> _Collected material_
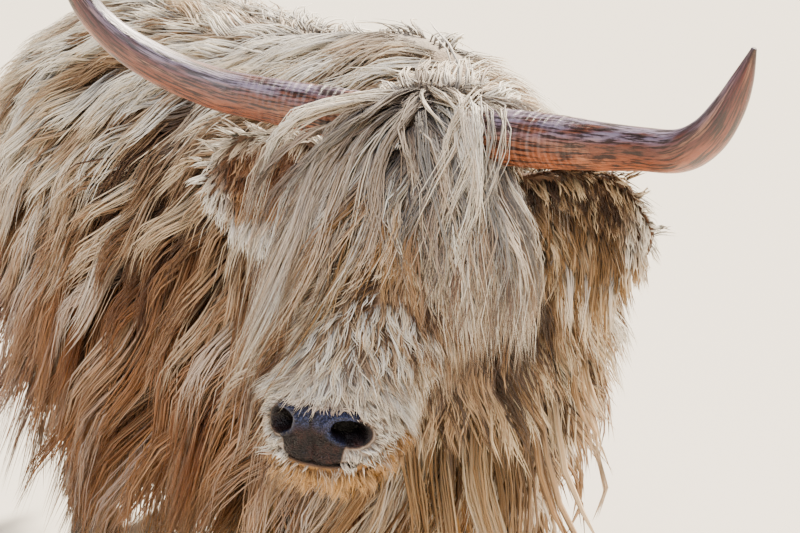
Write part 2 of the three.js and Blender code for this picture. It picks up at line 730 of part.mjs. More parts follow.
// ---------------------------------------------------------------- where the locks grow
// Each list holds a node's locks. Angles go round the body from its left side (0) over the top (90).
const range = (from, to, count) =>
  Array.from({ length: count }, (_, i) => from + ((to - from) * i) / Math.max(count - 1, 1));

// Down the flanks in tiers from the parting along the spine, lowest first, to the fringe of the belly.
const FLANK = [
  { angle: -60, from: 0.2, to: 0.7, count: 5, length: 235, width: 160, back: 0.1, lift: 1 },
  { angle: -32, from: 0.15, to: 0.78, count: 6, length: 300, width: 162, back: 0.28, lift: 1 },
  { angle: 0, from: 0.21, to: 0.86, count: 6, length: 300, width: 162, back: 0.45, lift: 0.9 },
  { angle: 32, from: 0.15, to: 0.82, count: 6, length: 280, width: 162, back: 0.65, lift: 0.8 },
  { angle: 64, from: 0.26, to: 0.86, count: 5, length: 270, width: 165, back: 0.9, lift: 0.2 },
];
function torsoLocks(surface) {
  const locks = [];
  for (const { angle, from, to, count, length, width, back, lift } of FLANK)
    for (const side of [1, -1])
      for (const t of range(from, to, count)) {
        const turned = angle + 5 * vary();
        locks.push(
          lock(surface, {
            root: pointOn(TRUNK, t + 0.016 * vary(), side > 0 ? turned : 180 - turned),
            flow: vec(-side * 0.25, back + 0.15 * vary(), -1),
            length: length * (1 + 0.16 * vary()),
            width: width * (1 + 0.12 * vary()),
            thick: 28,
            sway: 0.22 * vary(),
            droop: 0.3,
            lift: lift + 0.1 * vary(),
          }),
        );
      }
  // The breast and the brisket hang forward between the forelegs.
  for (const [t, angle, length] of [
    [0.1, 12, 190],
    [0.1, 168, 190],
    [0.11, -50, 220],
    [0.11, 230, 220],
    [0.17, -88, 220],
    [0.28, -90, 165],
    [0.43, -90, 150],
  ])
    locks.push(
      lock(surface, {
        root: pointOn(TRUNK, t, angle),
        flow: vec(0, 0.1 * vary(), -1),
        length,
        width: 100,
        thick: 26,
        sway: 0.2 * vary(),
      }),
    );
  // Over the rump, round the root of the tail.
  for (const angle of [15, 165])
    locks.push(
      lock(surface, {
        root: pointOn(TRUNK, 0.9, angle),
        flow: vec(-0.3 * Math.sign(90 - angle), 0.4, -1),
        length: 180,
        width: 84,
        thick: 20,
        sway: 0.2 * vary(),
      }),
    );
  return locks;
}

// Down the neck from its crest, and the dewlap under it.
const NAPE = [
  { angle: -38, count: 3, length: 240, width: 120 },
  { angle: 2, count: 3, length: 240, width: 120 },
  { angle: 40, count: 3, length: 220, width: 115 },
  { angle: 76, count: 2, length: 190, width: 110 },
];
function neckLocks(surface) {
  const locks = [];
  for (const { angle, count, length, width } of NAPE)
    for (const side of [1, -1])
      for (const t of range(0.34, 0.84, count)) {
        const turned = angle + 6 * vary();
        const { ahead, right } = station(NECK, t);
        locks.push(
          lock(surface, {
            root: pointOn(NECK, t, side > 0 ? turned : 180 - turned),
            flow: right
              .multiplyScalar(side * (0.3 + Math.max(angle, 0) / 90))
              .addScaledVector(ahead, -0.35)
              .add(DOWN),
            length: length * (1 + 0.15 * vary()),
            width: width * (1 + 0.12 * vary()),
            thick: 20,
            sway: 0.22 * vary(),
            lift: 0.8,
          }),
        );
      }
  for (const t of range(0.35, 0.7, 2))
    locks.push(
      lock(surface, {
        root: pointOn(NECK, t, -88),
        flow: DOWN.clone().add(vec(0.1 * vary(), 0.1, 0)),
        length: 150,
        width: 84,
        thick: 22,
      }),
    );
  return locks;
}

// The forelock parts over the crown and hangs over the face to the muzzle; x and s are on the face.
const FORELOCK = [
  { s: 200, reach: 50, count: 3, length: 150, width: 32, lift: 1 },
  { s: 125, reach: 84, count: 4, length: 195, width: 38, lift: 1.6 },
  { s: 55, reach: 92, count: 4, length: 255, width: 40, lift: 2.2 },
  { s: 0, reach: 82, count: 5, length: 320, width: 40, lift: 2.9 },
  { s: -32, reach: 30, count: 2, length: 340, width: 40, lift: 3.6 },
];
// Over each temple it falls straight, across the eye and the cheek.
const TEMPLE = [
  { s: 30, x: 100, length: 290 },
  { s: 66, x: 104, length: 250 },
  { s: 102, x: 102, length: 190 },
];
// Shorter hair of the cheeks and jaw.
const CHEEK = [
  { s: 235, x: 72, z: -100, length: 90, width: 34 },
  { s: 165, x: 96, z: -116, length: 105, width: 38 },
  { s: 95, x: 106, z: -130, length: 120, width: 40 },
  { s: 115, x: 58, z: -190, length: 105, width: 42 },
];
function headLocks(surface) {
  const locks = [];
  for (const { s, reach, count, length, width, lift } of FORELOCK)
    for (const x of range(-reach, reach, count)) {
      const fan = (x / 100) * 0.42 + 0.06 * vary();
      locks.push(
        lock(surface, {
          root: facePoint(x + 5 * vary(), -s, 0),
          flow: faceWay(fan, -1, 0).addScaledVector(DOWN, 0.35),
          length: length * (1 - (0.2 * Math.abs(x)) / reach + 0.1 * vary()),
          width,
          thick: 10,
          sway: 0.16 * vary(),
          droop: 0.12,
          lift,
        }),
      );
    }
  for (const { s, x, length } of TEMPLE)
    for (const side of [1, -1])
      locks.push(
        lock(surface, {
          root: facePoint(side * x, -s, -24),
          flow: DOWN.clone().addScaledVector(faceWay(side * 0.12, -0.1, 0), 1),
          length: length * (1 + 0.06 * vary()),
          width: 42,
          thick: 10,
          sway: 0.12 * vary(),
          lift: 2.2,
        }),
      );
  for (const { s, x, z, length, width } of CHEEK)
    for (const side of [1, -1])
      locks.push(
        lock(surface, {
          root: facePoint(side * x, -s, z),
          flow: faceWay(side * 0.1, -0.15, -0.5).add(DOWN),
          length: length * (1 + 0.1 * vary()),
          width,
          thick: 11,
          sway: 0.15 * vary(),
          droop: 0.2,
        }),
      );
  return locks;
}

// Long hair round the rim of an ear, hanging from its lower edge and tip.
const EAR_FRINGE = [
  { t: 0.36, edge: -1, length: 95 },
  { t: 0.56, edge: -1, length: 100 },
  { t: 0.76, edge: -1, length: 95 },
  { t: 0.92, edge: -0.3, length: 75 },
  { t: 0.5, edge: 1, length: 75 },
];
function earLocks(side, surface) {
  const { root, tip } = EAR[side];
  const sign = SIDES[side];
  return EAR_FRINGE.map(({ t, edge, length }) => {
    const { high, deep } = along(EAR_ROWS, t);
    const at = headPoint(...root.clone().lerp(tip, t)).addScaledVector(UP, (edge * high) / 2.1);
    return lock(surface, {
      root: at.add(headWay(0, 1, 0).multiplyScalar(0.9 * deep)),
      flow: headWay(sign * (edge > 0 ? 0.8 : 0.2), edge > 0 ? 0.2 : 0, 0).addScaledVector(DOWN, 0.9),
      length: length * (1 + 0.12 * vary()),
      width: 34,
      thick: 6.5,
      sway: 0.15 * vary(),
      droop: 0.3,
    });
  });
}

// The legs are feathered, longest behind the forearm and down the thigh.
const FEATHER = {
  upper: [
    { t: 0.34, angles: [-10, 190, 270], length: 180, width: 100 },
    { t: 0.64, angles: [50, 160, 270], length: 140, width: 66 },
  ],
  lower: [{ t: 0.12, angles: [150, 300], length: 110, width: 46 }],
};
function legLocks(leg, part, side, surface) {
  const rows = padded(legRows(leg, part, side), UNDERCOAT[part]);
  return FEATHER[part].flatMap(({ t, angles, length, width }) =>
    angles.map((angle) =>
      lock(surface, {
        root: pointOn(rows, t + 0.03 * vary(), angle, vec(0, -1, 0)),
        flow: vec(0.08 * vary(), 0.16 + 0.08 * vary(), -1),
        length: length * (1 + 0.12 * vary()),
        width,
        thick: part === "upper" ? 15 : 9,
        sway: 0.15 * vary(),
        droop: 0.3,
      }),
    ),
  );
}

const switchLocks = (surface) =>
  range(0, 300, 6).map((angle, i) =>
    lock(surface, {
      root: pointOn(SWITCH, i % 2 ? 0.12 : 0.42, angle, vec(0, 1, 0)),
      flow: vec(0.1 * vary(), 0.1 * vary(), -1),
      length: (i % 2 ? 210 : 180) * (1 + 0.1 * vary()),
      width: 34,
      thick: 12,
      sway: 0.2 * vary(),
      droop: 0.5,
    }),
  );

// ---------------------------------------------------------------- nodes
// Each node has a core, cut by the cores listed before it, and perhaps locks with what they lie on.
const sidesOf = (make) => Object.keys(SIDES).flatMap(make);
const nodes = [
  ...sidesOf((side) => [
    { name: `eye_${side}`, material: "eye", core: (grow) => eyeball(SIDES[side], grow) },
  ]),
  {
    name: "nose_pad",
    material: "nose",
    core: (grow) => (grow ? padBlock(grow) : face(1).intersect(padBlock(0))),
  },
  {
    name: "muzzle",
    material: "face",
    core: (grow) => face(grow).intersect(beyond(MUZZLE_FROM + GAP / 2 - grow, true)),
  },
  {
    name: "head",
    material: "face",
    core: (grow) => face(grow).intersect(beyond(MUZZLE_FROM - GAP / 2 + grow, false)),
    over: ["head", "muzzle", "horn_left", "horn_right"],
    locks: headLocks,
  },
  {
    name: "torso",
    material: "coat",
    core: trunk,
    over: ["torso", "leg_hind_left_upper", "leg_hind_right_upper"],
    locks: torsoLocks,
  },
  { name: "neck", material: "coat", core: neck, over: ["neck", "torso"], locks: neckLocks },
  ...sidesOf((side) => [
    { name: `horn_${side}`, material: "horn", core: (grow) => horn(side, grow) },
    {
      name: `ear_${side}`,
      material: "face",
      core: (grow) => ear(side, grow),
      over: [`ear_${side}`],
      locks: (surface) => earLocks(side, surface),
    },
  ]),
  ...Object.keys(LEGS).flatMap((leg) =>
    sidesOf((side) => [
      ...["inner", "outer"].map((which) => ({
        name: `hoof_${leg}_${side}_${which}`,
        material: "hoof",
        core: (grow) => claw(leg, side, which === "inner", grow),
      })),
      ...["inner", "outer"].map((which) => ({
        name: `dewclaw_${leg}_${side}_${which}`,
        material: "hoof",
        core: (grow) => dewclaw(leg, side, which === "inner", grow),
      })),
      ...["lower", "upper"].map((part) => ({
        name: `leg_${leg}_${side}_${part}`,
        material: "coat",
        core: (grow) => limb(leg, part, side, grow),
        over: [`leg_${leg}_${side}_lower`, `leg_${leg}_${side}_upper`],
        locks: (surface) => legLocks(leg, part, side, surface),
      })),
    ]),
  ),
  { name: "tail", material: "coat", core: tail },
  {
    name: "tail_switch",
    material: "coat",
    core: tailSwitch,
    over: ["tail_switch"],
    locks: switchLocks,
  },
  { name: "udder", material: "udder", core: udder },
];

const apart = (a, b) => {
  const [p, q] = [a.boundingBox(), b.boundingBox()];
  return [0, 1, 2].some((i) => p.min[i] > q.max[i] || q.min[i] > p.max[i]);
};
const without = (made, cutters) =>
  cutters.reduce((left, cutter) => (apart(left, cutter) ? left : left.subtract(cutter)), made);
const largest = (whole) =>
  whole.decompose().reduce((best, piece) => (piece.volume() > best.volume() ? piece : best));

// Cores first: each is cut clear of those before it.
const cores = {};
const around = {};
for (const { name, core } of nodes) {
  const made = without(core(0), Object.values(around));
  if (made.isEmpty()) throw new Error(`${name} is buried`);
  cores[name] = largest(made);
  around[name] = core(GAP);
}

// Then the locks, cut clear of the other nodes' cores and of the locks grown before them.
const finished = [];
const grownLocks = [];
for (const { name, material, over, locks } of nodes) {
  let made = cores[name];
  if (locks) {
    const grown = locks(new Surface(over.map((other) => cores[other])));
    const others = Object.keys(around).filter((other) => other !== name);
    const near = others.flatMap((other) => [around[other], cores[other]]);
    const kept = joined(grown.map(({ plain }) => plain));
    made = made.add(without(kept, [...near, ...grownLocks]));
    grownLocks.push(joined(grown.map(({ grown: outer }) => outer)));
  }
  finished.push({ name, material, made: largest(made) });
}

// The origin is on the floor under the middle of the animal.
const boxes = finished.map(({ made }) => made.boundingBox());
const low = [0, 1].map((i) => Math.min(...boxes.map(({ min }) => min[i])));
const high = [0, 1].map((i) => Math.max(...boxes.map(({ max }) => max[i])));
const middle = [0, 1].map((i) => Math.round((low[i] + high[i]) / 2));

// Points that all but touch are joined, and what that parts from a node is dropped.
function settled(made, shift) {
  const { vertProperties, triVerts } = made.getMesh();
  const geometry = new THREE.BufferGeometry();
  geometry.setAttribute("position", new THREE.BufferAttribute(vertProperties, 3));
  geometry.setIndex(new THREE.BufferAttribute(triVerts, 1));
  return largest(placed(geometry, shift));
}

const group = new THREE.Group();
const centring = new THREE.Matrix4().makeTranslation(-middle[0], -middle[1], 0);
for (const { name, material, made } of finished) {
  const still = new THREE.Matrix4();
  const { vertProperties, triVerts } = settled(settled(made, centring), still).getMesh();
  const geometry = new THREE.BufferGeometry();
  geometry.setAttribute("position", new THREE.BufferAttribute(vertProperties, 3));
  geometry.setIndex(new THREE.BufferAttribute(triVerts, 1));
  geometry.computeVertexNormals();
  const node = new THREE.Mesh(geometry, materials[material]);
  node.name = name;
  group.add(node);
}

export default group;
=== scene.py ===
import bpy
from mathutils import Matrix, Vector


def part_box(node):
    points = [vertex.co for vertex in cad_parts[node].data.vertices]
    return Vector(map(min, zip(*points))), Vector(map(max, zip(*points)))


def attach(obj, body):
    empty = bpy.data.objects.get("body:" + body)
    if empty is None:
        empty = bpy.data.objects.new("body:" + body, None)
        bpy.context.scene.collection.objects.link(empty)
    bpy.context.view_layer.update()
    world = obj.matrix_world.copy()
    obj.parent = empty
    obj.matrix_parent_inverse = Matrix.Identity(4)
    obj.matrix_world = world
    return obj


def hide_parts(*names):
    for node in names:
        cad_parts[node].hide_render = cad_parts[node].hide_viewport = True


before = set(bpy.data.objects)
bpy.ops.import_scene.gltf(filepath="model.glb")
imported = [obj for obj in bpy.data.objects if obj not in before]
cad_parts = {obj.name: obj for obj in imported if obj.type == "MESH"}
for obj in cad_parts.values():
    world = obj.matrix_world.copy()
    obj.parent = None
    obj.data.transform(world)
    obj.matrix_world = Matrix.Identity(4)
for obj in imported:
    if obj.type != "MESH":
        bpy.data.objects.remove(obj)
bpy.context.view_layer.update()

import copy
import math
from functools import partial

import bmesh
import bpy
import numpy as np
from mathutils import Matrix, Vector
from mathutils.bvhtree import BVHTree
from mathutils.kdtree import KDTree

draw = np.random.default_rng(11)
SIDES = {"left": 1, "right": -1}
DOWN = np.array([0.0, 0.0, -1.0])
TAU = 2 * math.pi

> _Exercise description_
Copy out precisely the lines from the line with "node is dropped." to the line with "before = set(bpy.data.objects)" in the material above, including those two lines and omitting all the rest.

> _Right answer_
// Points that all but touch are joined, and what that parts from a node is dropped.
function settled(made, shift) {
  const { vertProperties, triVerts } = made.getMesh();
  const geometry = new THREE.BufferGeometry();
  geometry.setAttribute("position", new THREE.BufferAttribute(vertProperties, 3));
  geometry.setIndex(new THREE.BufferAttribute(triVerts, 1));
  return largest(placed(geometry, shift));
}

const group = new THREE.Group();
const centring = new THREE.Matrix4().makeTranslation(-middle[0], -middle[1], 0);
for (const { name, material, made } of finished) {
  const still = new THREE.Matrix4();
  const { vertProperties, triVerts } = settled(settled(made, centring), still).getMesh();
  const geometry = new THREE.BufferGeometry();
  geometry.setAttribute("position", new THREE.BufferAttribute(vertProperties, 3));
  geometry.setIndex(new THREE.BufferAttribute(triVerts, 1));
  geometry.computeVertexNormals();
  const node = new THREE.Mesh(geometry, materials[material]);
  node.name = name;
  group.add(node);
}

export default group;
=== scene.py ===
import bpy
from mathutils import Matrix, Vector


def part_box(node):
    points = [vertex.co for vertex in cad_parts[node].data.vertices]
    return Vector(map(min, zip(*points))), Vector(map(max, zip(*points)))


def attach(obj, body):
    empty = bpy.data.objects.get("body:" + body)
    if empty is None:
        empty = bpy.data.objects.new("body:" + body, None)
        bpy.context.scene.collection.objects.link(empty)
    bpy.context.view_layer.update()
    world = obj.matrix_world.copy()
    obj.parent = empty
    obj.matrix_parent_inverse = Matrix.Identity(4)
    obj.matrix_world = world
    return obj


def hide_parts(*names):
    for node in names:
        cad_parts[node].hide_render = cad_parts[node].hide_viewport = True


before = set(bpy.data.objects)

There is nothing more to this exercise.